As for the anxious anti-war crowd, which helped propel Obama's campaign in its early days, Obama adviser David Axelrod said the new president will not renege on winding down the conflict in Iraq.

Obama says the challenges are simply too huge for the politics of labels; Democrats and Republicans must work together. Pragmatism rules.

"I think what the American people want more than anything is just common sense, smart government," he said. "They don't want ideology."


David Axelrod seems to think America is a nation of non-ideological moderates. We apparently don't believe in anything specific, or we will accept anything as long as it works. Axelrod is very wrong. Just because liberal ideology doesn't work doesn't mean conservative ideology doesn't... and just because liberal government runs in contradiction to common sense and smart government doesn't mean that conservative government does.

The belief that Americans just want to hold hands and accept anything the government proposes that will lessen our pain is insulting, naive, and inaccurate. It's not that Americans can't get along but a large number of us do have significant ideological beliefs that help explain what we will and will not accept. Pragmatism demands conservative ideology, not some wishy-washy undefined stance somewhere between liberalism and conservatism. If liberalism is a bad idea and conservatism is a good idea, the "middle of the road" is not a better idea--it's simply closer to being a bad idea.

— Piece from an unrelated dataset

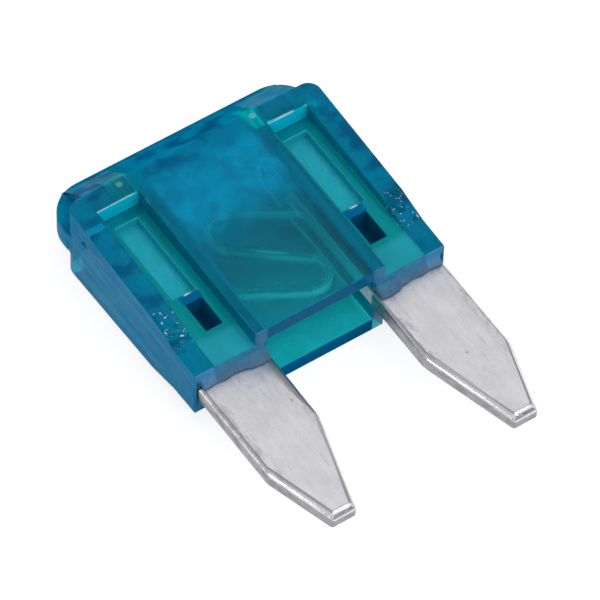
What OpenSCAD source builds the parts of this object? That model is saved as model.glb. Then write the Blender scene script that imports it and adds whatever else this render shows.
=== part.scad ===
// Plug-in automotive blade fuse, small size: a clear moulded housing on a stamped fuse element.
// X runs across the two blades, +Y from the blade tips to the head, +Z out of the front face.
// The part lies on its back, so Z = 0 is the plane it rests on.

/* [Overall] */
// Length from the blade tips to the top of the head
total_len = 16.3; // [16:0.05:17]
// Thickness of the housing at its collar
body_t = 3.3; // [3.2:0.05:3.8]
// Wall of the housing outside each blade
side_wall = 0.12; // [0.1:0.01:0.2]
// Length of the blades that stands out of the housing
bare_len = 6.87; // [6.6:0.01:7]

/* [Head] */
// Height of the head above the collar
head_h = 1.37; // [1.3:0.01:1.5]
// Overhang of the lip beyond the collar on each side
lip_over = 0.08; // [0.05:0.01:0.2]
// Thickness of the lip
lip_t = 0.96; // [0.94:0.02:1.2]
// Corner radius of the lip seen from the front
lip_r = 1.4; // [1.2:0.05:1.5]
// Length of each side of the lip below the collar's top edge
lip_tail = 0.3; // [0.25:0.05:0.6]
// Corner radius of the collar seen from the front
collar_r = 0.5; // [0.3:0.05:0.7]
// Distance of the sloping roof's ends from the sides of the collar
roof_in = 0.72; // [0.6:0.02:1]
// Distance of the top of the roof below the top of the lip
roof_drop = 0.12; // [0.08:0.02:0.3]

/* [Pockets over the blades] */
// Overlap of the raised middle panel on each blade
panel_lap = 0.48; // [0.4:0.02:0.5]
// Overlap of each side rim on its blade
rim_lap = 0.68; // [0.6:0.02:0.8]
// Distance of the pockets' top wall below the collar's top edge
pocket_drop = 0.85; // [0.75:0.01:0.95]
// Plastic over each blade at a pocket floor
floor_skin = 0.6; // [0.5:0.02:0.7]
// Width of the sight groove in each pocket floor
groove_w = 0.9; // [0.7:0.05:1.1]
// Distance of the groove's centre line inside the blade's centre line
groove_in = 0.1; // [0:0.02:0.2]
// Distance of the groove's lower end from the blade end of the housing
groove_rise = 3.15; // [3.1:0.05:3.4]
// Length of the sight groove
groove_len = 3.55; // [3:0.05:3.6]
// Skin of plastic between the groove and its blade
groove_skin = 0.18; // [0.12:0.02:0.3]

/* [Side rims] */
// Height of the rims over the pocket floors at the blade end
rim_end = 0.02; // [0.02:0.01:0.06]
// Height of the rims over the pocket floors just below the crimp
rim_low = 0.08; // [0.07:0.01:0.16]
// Height of the rims over the pocket floors just above the crimp
rim_high = 0.38; // [0.3:0.02:0.46]
// Distance of the crimp from the blade end of the housing
crimp_rise = 1.28; // [1.1:0.02:1.5]
// Length of the crimp
crimp_len = 1.3; // [1.1:0.05:1.5]
// Distance below the collar's top edge at which the rims are at full thickness
rim_drop = 0.53; // [0.4:0.01:0.7]

/* [Hollow] */
// Skin of the middle panel over the hollow
hollow_skin = 0.59; // [0.5:0.01:0.65]
// Distance of the hollow's top below the collar's top edge
hollow_drop = 0.78; // [0.7:0.02:1.2]
// Clearance between the blades and their slots, on each side
fit_gap = 0.03; // [0.02:0.01:0.05]

/* [Flash at the blades] */
// Length of the moulded flash along each blade below the housing
flash_len = 0.4; // [0.2:0.05:0.5]
// Thickness of the flash at the housing
flash_root = 0.3; // [0.2:0.02:0.4]
// Thickness of the flash at its end
flash_tip = 0.08; // [0.05:0.01:0.12]
// Distance of the flash from each side of its blade
flash_in = 0.1; // [0.05:0.05:0.3]

/* [Gate mark] */
// Radius of the gate mark in the left side wall
gate_r = 0.12; // [0.08:0.01:0.15]
// Depth of the gate mark
gate_depth = 0.2; // [0.1:0.05:0.3]
// Distance of the gate mark below the collar's top edge
gate_drop = 1.22; // [1:0.02:1.4]
// Distance of the gate mark in front of the middle plane
gate_z = 0.78; // [0.7:0.02:0.85]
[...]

My idea of reaching across the aisle is reaching liberals and getting them to understand why conservatism works and liberalism doesn't; my idea of reaching across the aisle most definitely is not compromising my ideology which is defined and supported by rationality and pragmatism. Getting along is not worth doing the wrong thing.

If Axelrod thinks that America is a nation of wishy-washy people that don't have any well-defined core beliefs, he's out of touch with reality. Just because he got Obama elected on a vague message of "change" doesn't mean that all Americans are equally nebulous about their beliefs and ideologies.